I have also seen reports stating that Pacquiao is superstitious about giving blood too close before a fight. Tough luck – these are the rules to combat drug cheating, and it’s far more important to fight dopers than it is to uphold one boxer’s personal belief.
I can’t see any logical reason for Pacman’s refusal to use Usada, except that professional boxing is one sport that is not a signatory to Wada (apart from countries signing up, sporting federations are also individual members of Wada). If the various organisations that litter professional boxing were all signatories, Pacman wouldn’t have a choice.
Wada demands a two-year ban for testing positive for steroids, but boxers like James Toney and Roy Jones jnr have escaped with relative wrist-slaps for steroid infringements. So far, no professional boxer I know of has ever been suspended for two years for such an offence.
Quite honestly, I applaud Mayweather for demanding Usada supervision (because it’s time for professional boxing to enter the 21st century), and I blame Pacquiao for scuppering the fight.
The sad thing is that I believe Pacquiao would have won the fight.
This is potentially the biggest bout of all time and boxing fans deserve it. Pacquiao should not have the right to wreck it.

When it comes to breaking records, Shaik could be SA's equivalent to Usain Bolt
Strictly speaking this isn’t sport, but this tale is about the super-human feat of staying alive.

Hey there, Mr Governator ... you want a piece of me?
According to Peter McAllister in his book “Manthropolgy”, any Neanderthal woman would have beaten Arnold Schwarzenegger at arm-wrestling. Click here to read the full story.
Fascinating stuff. Imagine seeing boxers, at their peaks, like George Foreman, Muhammad Ali, Mike Tyson, Jack Dempsey and Rocky Marciano – let alone Manny Pacquiao and Floyd Mayweather – getting blown away by your average caveman!!!
Presumably our physical decline has coincided with an intellectual growth, although I know some people, especially politicians and sports administrators, who make me think otherwise.
Call me sexist, label me old-fashioned, but I have no desire to watch women hitting each other at the Olympics in 2012.
With a little bit of luck I will be in London to cover the Games, and I can almost certainly guarantee you that I will not go near the boxing venue for one good reason – the sport lacks the lustre it once did.
I was in Beijing last year, and I had not a single reason to go watch the men’s boxing.
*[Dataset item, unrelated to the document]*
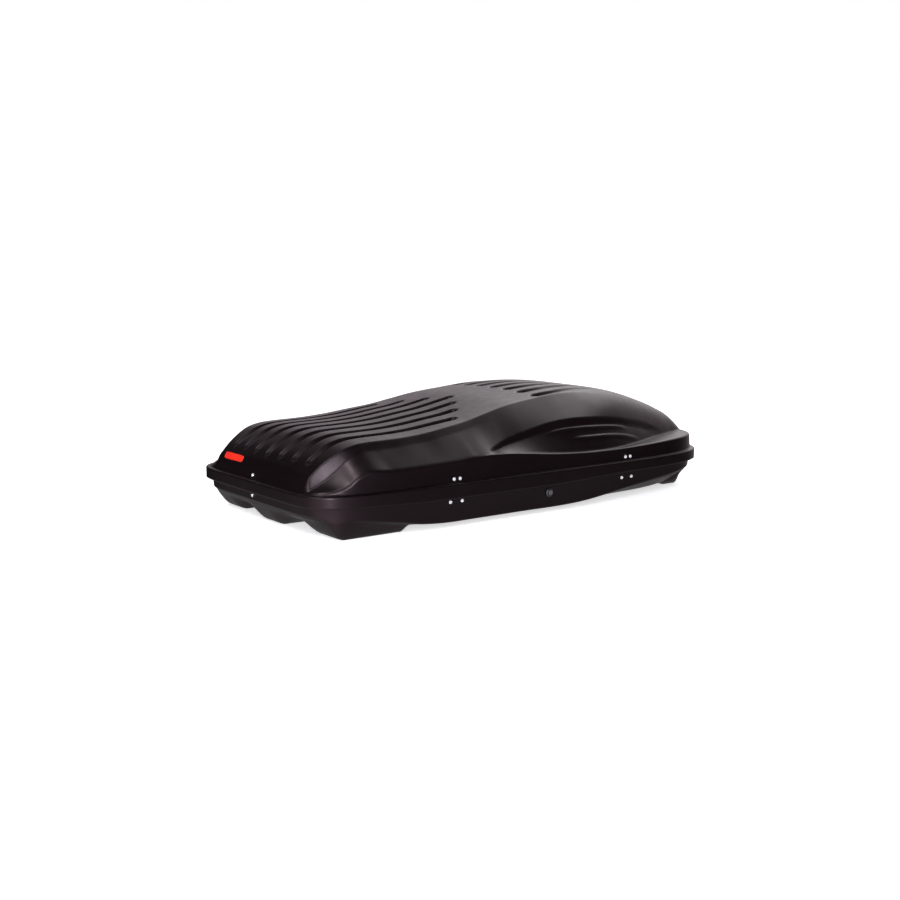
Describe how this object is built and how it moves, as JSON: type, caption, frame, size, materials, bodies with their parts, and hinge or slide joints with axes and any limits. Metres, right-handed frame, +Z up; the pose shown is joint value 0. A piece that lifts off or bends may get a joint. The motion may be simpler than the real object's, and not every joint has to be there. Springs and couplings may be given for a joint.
{
  "type": "roof cargo box",
  "caption": "Hard-shell car roof cargo box: low ribbed nose, domed rear lid hinged along one side, key lock with a sliding lock rod, telescopic lid stays.",
  "frame": {"origin": "centre of the box's footprint, on the plane that the moulded feet stand on", "axes": "+X from nose to tail, -Y the lock side, +Y the hinge side, +Z up"},
  "size_m": [1.8, 0.909, 0.4057],
  "materials": {
    "shell_plastic": "embossed satin black ABS",
    "inner_plastic": "moulded black nylon",
    "red_plastic": "plain red reflector",
    "bright_steel": "nickel plated",
    "zinc_steel": "zinc plated",
    "black_steel": "black powder coat",
    "webbing": "woven polyester"
  },
  "bodies": {
    "base": {"base_shell": "shell_plastic", "base_screw_front_1": "bright_steel", "base_screw_front_2": "bright_steel", "base_screw_rear_1": "bright_steel", "base_screw_rear_2": "bright_steel", "base_screw_nose": "bright_steel", "latch_housing_front": "inner_plastic", "latch_housing_rear": "inner_plastic", "nose_pocket": "inner_plastic", "lock_housing": "inner_plastic", "lock_nut": "zinc_steel", "hinge_base_leaf_front": "black_steel", "hinge_base_leaf_middle": "black_steel", "hinge_base_leaf_rear": "black_steel", "hinge_pin_front": "bright_steel", "hinge_pin_middle": "bright_steel", "hinge_pin_rear": "bright_steel", "stay_base_bracket_front": "zinc_steel", "stay_base_bracket_rear": "zinc_steel", "floor_rail_lock_side": "zinc_steel", "floor_rail_hinge_side": "zinc_steel", "load_strap_front": "webbing", "strap_buckle_front": "inner_plastic", "strap_anchor_front_lock_side": "zinc_steel", "strap_anchor_front_hinge_side": "zinc_steel", "load_strap_rear": "webbing", "strap_buckle_rear": "inner_plastic", "strap_anchor_rear_lock_side": "zinc_steel", "strap_anchor_rear_hinge_side": "zinc_steel"},
    "lid": {"lid_shell": "shell_plastic", "nose_badge": "red_plastic", "lid_screw_front_1": "bright_steel", "lid_screw_front_2": "bright_steel", "lid_screw_rear_1": "bright_steel", "lid_screw_rear_2": "bright_steel", "lid_screw_nose": "bright_steel", "striker_front": "zinc_steel", "striker_rear": "zinc_steel", "nose_tongue": "inner_plastic", "hinge_lid_leaf_front": "black_steel", "hinge_lid_leaf_middle": "black_steel", "hinge_lid_leaf_rear": "black_steel", "stay_lid_bracket_front": "zinc_steel", "stay_lid_bracket_rear": "zinc_steel"},
    "lock_cylinder": {"lock_cylinder": "bright_steel", "lock_cam": "zinc_steel", "cam_screw": "bright_steel"},
    "lock_rod": {"lock_rod": "zinc_steel"},
    "front_stay_tube": {"stay_tube_front": "black_steel"},
    "front_stay_rod": {"stay_rod_front": "bright_steel"},
    "rear_stay_tube": {"stay_tube_rear": "black_steel"},
    "rear_stay_rod": {"stay_rod_rear": "bright_steel"}
  },
  "joints": [
    {"name": "lid_hinge", "type": "hinge", "parent": "base", "child": "lid", "pos_m": [0, 0.443, 0.12], "axis": [-1, 0, 0], "range_deg": [0, 50]},
    {"name": "lock_rod_slide", "type": "slide", "parent": "base", "child": "lock_rod", "axis": [1, 0, 0], "range_m": [0, 0.02]},
    {"name": "lock_turn", "type": "hinge", "parent": "base", "child": "lock_cylinder", "pos_m": [0.023, -0.42, 0.073], "axis": [0, 1, 0], "range_deg": [0, 90.1]},
    {"name": "front_stay_swing", "type": "hinge", "parent": "base", "child": "front_stay_tube", "pos_m": [-0.48, 0.32822, 0.05897], "axis": [-1, 0, 0], "range_deg": [0, 25.1]},
    {"name": "front_stay_extend", "type": "slide", "parent": "front_stay_tube", "child": "front_stay_rod", "axis": [0, 0.2079, 0.9781], "range_m": [0, 0.06872]},
    {"name": "rear_stay_swing", "type": "hinge", "parent": "base", "child": "rear_stay_tube", "pos_m": [0.43, 0.32822, 0.05897], "axis": [-1, 0, 0], "range_deg": [0, 25.1]},
    {"name": "rear_stay_extend", "type": "slide", "parent": "rear_stay_tube", "child": "rear_stay_rod", "axis": [0, 0.2079, 0.9781], "range_m": [0, 0.06872]}
  ],
  "couplings": [
    {"joint": "lock_turn", "follows": "lock_rod_slide", "rad_per_m": 78.54},
    {"joint": "front_stay_swing", "follows": "lid_hinge", "ratio": 0.5},
    {"joint": "front_stay_extend", "follows": "lid_hinge", "m_per_rad": 0.078513},
    {"joint": "rear_stay_swing", "follows": "lid_hinge", "ratio": 0.5},
    {"joint": "rear_stay_extend", "follows": "lid_hinge", "m_per_rad": 0.078513}
  ]
}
Well, I did consider going to watch South Africa’s only entrant, Jackson Chauke, but he was fighting at the same time as Ryk Neethling was swimming in the 100m freestyle heats.
Chauke v Neethling … who’s likely to make the headlines? It wasn’t much of a contest, I’m afraid. The irony is that if I thought Neethling would qualify, I probably would have gone to the boxing, where Chauke was convincingly beaten, having landed one scoring punch the whole fight.
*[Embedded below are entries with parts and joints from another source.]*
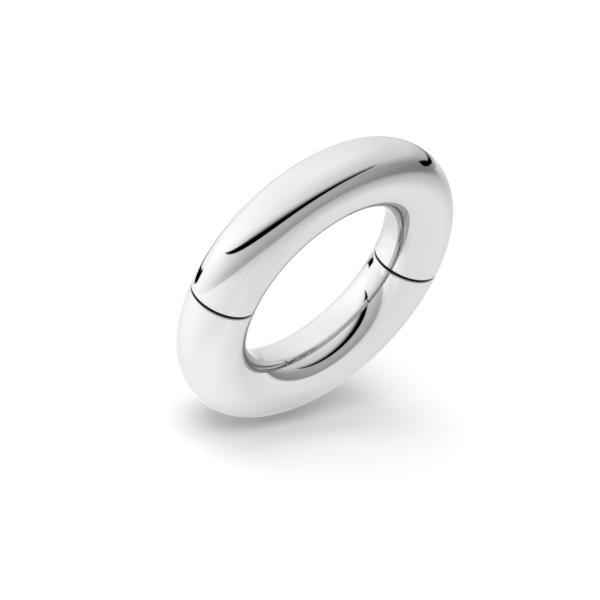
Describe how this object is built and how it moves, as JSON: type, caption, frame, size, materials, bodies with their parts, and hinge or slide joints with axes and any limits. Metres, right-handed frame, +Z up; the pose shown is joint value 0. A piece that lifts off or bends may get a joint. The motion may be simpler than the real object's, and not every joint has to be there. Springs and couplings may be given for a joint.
{
  "type": "openable connector ring",
  "caption": "Thick round ring of mirror-polished metal, split across a diameter into equal halves; one swivels aside on a hidden pivot and clicks shut, to join chain links.",
  "frame": {"origin": "centre of the ring", "axes": "+Y along the ring's own axis, +Z up with the ring standing on its rim, +X from the catch to the pivot; the halves meet at z = 0"},
  "size_m": [0.0144, 0.003, 0.0146],
  "materials": {
    "mirror_silver": "mirror polish",
    "plug_silver": "turned, lightly lapped end face",
    "bush_bronze": "reamed bronze",
    "washer_bronze": "lapped phosphor bronze",
    "spring_steel": "bright drawn wire",
    "pin_steel": "ground and hardened",
    "sleeve_brass": "turned brass",
    "ball_steel": "polished bearing ball",
    "strike_steel": "hardened, lapped"
  },
  "bodies": {
    "lower_half": {"lower_tube": "mirror_silver", "lower_pivot_plug": "plug_silver", "lower_catch_plug": "plug_silver", "pivot_bush": "bush_bronze", "thrust_washer": "washer_bronze", "disc_spring": "spring_steel", "stop_pin": "pin_steel", "catch_sleeve": "sleeve_brass", "catch_spring": "spring_steel"},
    "upper_half": {"upper_tube": "mirror_silver", "upper_pivot_plug": "plug_silver", "upper_catch_plug": "plug_silver", "pivot_pin": "pin_steel", "snap_ring": "spring_steel", "strike": "strike_steel"},
    "ball": {"catch_ball": "ball_steel"}
  },
  "joints": [
    {"name": "swing", "type": "hinge", "parent": "lower_half", "child": "upper_half", "pos_m": [0.0057, 0, 0], "axis": [0, 0, 1], "range_deg": [0, 120]},
    {"name": "catch", "type": "slide", "parent": "lower_half", "child": "ball", "axis": [0, 0, -1], "range_m": [0, 0.0001025], "stiffness_N_per_m": 2000, "springref_m": -0.0005, "deforming": ["catch_spring"]}
  ]
}
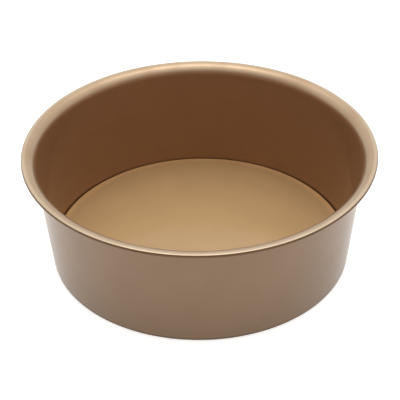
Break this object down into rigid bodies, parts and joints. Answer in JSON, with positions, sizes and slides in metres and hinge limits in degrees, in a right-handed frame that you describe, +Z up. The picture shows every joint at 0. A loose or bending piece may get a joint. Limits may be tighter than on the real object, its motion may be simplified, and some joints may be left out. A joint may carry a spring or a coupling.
{
  "type": "round cake tin",
  "caption": "Round deep cake tin with a gently tapered side, a flared and curled rim, and a loose base that pushes up and out.",
  "frame": {"origin": "centre of the foot circle, on the surface that the tin stands on", "axes": "+Z up along the tin's axis, towards the open top"},
  "size_m": [0.22, 0.2198, 0.075],
  "materials": {
    "champagne_coating": "satin"
  },
  "bodies": {
    "ring": {"side_ring": "champagne_coating"},
    "base": {"loose_base": "champagne_coating"}
  },
  "joints": [
    {"name": "base_lift", "type": "slide", "parent": "ring", "child": "base", "axis": [0, 0, 1], "range_m": [0, 0.085]}
  ]
}
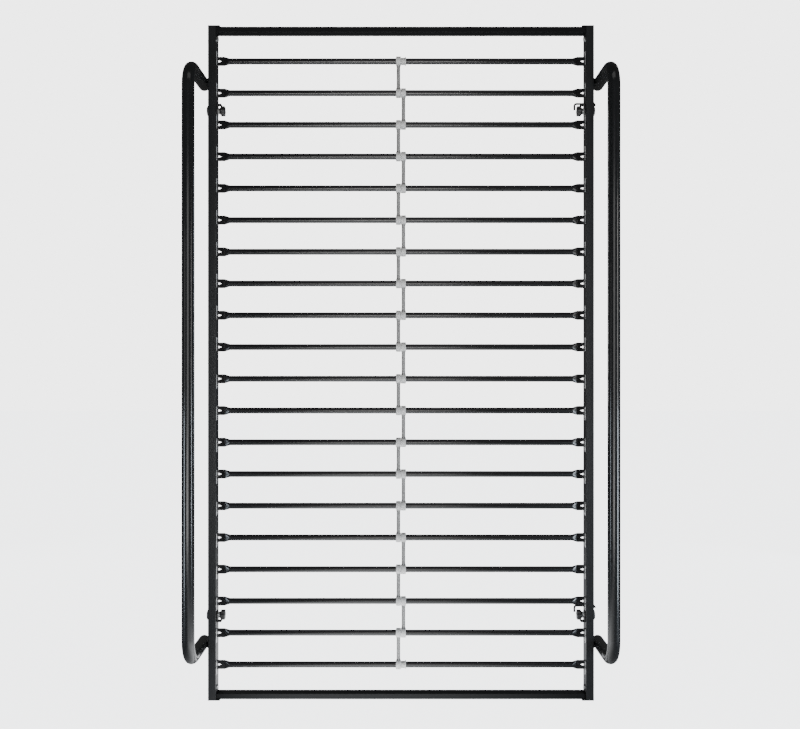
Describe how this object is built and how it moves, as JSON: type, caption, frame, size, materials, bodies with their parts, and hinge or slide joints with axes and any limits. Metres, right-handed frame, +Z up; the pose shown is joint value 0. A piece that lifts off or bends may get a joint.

However, I had suspected that Neethling wouldn’t qualify, in which case that would be his last race and his incredible Games career would be over – and his failure in 2008 would be a much bigger story. And as it happened, Neethling didn’t qualify.
But my point is that there was not a single boxer – not an American, Cuban nor East European – who could attract me to go to the boxing simply as a boxing fan. There was no Cassius Clay, Joe Frazier, George Foreman, Teofilo Stevenson or Felix Savon. At the 2000 Sydney Games I went to the boxing just to watch Savon; at the 2008 Games I made an effort to watch Usain Bolt run the 100m, 200m and 4x100m finals.
Part of the problem is that officials have taken the blood and guts out of amateur boxing, and another is that unpaid pugilism is not attracting the great sportsmen it once did, because they know they can earn more money playing gridiron, rugby, baseball, etc than they probably will when they turn professional.
Olympic boxing has lost its glitter, and I doubt female fighters will bring it back.